Operation Helmet strikes a blow against Spanish tomb raiders
The Civil Guard recovers more than 4,000 archaeological pieces from the Celtiberian period
The Civil Guard have recovered more than 4,000 archaeological pieces pertaining to different cultures, especially those from the peninsular Celtiberian period, as part of Operation Helmet, in the Zaragoza province. The suspect who has been arrested, Ricardo G., has allegedly been plundering various sites in the region for the past 15 to 25 years.
Ricardo is a retiree living in the area of Aranda de Moncayo (Zaragoza), who succeeded in robbing these important historical pieces using metal detectors. One of the sites that was most affected is the five-hectare Celtiberian city of Arátikos.
Most of the recovered pieces were part of warrior burials (ceramics, breastplates, swords, fragments of Celtiberian helmets, shields, brooches, votives, jewelry, etc..), according to the Civil Guard, material which may mostly date between the third and first centuries BC. They stress that the investigations have been very difficult because they had to be carried out in rural areas, where the presence of the agents was easily detectable.

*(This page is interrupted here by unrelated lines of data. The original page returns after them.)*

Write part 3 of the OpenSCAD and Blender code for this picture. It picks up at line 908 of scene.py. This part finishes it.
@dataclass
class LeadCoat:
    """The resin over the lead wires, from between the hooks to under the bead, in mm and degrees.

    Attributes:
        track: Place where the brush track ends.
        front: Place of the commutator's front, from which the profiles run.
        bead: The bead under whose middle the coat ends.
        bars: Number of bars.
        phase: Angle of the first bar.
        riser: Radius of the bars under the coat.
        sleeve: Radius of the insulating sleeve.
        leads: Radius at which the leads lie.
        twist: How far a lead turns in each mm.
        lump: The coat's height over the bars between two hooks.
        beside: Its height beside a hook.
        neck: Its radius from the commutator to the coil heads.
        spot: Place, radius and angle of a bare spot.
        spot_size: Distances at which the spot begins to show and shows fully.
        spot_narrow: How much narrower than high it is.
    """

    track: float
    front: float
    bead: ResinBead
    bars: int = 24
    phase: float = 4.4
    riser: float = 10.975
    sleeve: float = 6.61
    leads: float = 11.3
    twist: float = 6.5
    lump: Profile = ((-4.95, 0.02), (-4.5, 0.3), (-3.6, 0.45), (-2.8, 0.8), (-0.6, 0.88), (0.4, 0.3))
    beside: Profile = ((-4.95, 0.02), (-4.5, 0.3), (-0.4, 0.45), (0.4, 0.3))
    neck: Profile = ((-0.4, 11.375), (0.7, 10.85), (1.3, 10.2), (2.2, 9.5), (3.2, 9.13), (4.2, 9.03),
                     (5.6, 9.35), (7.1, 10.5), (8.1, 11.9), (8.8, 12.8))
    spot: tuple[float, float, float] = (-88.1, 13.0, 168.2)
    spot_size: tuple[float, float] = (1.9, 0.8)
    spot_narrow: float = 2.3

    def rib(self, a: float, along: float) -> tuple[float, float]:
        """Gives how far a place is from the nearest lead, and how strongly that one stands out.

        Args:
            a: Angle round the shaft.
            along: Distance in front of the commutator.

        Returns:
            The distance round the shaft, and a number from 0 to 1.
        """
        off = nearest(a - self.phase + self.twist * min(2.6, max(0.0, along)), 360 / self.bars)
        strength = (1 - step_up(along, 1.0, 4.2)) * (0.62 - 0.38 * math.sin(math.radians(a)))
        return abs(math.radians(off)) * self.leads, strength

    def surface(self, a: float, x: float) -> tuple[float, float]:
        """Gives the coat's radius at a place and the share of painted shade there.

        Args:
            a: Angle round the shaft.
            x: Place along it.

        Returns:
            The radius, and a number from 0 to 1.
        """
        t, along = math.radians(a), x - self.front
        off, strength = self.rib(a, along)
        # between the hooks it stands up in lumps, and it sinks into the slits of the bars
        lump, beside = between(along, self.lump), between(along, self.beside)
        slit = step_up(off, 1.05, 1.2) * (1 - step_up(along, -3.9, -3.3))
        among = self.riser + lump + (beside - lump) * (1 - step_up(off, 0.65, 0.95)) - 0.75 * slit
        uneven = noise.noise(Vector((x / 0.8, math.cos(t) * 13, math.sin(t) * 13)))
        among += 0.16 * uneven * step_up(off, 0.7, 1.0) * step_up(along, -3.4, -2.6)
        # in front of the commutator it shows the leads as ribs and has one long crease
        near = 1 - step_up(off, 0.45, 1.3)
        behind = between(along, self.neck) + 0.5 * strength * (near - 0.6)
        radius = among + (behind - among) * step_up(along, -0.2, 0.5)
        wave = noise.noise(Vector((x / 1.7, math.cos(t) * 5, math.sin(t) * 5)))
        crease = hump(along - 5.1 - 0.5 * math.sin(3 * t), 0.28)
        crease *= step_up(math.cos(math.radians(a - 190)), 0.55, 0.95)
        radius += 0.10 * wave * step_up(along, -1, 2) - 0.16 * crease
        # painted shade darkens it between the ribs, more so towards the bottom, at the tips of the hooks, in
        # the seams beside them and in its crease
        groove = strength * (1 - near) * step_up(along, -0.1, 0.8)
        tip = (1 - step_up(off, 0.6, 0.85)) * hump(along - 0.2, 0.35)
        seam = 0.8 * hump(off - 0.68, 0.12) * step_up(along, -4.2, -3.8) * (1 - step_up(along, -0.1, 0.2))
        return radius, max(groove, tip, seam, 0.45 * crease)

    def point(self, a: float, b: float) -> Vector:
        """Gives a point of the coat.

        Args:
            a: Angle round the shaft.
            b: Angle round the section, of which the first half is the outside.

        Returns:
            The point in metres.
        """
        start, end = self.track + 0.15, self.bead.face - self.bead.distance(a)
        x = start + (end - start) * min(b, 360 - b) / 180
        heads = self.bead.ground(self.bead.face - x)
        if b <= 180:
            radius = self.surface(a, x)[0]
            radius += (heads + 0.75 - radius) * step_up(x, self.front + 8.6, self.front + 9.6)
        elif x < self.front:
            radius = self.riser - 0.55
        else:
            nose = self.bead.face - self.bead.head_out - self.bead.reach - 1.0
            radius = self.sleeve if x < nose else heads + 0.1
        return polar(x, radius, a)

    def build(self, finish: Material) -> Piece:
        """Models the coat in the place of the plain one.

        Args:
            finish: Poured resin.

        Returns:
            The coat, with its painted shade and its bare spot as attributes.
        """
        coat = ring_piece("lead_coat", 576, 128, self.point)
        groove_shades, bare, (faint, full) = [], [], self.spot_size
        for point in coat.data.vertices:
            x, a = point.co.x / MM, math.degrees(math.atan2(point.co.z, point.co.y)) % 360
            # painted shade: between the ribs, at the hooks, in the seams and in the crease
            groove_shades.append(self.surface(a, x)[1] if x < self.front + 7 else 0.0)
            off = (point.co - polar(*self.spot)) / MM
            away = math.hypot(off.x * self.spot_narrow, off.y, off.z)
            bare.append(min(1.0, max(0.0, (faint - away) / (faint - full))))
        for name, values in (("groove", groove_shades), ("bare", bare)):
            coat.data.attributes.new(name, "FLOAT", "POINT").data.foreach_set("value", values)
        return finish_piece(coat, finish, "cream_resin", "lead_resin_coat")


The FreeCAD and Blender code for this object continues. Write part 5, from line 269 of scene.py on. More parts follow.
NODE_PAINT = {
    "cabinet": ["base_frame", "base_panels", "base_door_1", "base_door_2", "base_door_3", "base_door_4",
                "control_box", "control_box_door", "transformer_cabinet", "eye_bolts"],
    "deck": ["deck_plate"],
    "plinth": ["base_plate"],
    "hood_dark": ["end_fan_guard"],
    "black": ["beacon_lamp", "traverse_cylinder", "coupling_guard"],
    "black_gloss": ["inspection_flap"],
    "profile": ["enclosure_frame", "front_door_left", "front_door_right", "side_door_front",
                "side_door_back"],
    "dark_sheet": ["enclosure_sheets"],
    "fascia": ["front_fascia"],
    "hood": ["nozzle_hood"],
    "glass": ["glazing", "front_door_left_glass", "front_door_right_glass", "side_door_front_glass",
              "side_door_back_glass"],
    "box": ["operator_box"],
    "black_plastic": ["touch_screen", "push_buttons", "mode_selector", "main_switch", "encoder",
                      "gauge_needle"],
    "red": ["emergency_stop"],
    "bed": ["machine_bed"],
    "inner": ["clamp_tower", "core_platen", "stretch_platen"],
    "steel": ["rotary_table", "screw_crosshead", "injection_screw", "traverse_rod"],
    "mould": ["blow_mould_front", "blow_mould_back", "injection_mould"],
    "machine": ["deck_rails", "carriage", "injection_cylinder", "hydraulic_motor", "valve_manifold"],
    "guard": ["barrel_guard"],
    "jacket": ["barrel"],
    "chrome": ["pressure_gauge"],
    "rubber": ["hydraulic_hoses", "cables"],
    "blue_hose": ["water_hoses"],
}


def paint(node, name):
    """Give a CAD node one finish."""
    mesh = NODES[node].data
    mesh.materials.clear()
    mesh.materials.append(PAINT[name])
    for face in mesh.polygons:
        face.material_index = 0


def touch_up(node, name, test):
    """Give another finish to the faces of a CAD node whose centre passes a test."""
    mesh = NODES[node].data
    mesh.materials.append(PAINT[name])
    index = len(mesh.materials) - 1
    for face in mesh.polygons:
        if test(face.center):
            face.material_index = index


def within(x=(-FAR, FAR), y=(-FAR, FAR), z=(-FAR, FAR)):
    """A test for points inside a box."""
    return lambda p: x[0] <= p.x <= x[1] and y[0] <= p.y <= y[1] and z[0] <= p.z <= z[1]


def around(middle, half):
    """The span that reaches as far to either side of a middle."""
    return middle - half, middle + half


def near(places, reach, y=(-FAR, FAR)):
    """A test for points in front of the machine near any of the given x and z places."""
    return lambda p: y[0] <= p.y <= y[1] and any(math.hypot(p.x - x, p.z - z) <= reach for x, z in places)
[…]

Operation Helmet began last summer when the Office of Environment and Planning, who led the operation, learned of an auction in Germany featuring complete Celtiberian helmets of exceptional value -- Spanish museums only host a few preserved fragments of ancient remains of this sort. These warrior helmets could have left Spain illegally. Researchers estimate that between 13 and 18 Celtiberian helmets have been plundered from the archeological site of Arátikos and subsequently sold abroad.
Prosecutors in Munich asked the Spanish government to reclaim their rightful property. There was no response.
In 2008, when the late German construction tycoon Axel Guttmann´s enormous collection of warrior artifacts went on sale, the Römisch-Germanisches-Zentralmuseum (RGZM) reported that among the objects for sale, some were illegally exported from Spain, including a set of helmets, swords, daggers and spears. Prosecutors in Munich held the pieces and asked the Spanish government to reclaim their rightful property in a three-month period. There was no response.
Then in 2009 and 2010 the items were re-auctioned, a sale that was again denounced RGZM, but there was no reaction from Spain when the helmets were claimed by French museums and Spanish collectors. This past October 25, Christie’s in London sold a new collection with three more helmets, which reached a final price of 90,000 euros. No one prevented this sale.
After initial investigations, the Heritage Unit of the Civil Guard was able to determine that such helmets could have been looted from somewhere in Aragon, although there were also references to other sites in Castilla y León. After locating the the alleged perpetrator of the theft, security forces searched three homes where the artifacts were recovered.
Researchers suspect that the detainee might have plundered not only the site of Aranda de Moncayo, but also Tiermes (part of the Sorian territory of Montejo de Tiermes) as well as nearby Numancia (Garray). Not only had Ricardo G. looted Celtiberian pieces, but also Roman artifacts, including coins. The alleged plunderer, who makes a legitimate living from the harvesting of truffles, has admitted that most of the seized material comes from Aranda de Moncayo.
The allegedly stolen pieces were sold through the black market, most of them via a German collector with a restorer who worked almost exclusively for him. This technician is highly qualified, given the evidence of a “shiny" Celtiberian helmet that was excavated in very poor condition. The investigations have concluded that helmets from Arátikos were auctioned in Germany. Ricardo G. has already been released, after giving evidence to the judge handling the case.
Maria del Rosario Cabrera, the mayor of Aranda de Moncayo, stresses that the Arátikos site lacks the surveillance to prevent looting, and will ask the government of Aragon to take the necessary measures for the site´s protection. "On more than one occasion we have opened graves and found out the hard way, which means the destruction and loss of useful information for archaeologists," the mayor told EL PAÍS. Many local residents routinely find Celtiberian coins, among other pieces, without even digging.